What This Means For Europe And Global Competition
For Europe, the Americanization of Ericsson and Nokia is double edged: it keeps two key vendors financially strong and technologically relevant, but also risks diluting their European industrial base as more factories and labs move across the Atlantic. Globally, their deeper American roots sharpen the competitive line against Huawei and future Chinese rivals, turning them into de facto pillars of a U.S. led “trusted vendor” ecosystem that stretches from 5G to AI data centers.
The Next Phase Of Americanization
Looking ahead, the pattern is likely to intensify as 5G evolves into 6G and AI workloads demand even denser, more efficient networks. If U.S. subsidy, security and trade policies continue to favor domestic production, Ericsson and Nokia will have strong incentives to grow their American headcount, chip partnerships and joint ventures further. In practice, that means the “faces” of these once purely European brands may increasingly be Texas factories, Pennsylvania optics labs and Washington policy offices, even while their headquarters remain in Sweden and Finland.
SOURCE
FAQs
Q1: Are Ericsson and Nokia becoming American companies now
No, they remain European headquartered firms, but their investment, manufacturing and policy focus is shifting heavily toward the United States.

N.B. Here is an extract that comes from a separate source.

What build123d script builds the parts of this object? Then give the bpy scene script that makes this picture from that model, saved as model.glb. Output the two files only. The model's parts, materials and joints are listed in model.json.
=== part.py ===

Q2: Why are they investing so much in the U.S.
They want to qualify for U.S. subsidies, meet “Buy American” rules and win big 5G and AI infrastructure contracts that favor domestically built equipment.
Q3: Does this change who buys their equipment
They still sell globally, but the U.S. market and government linked projects are becoming more central to their growth plans and technology roadmaps.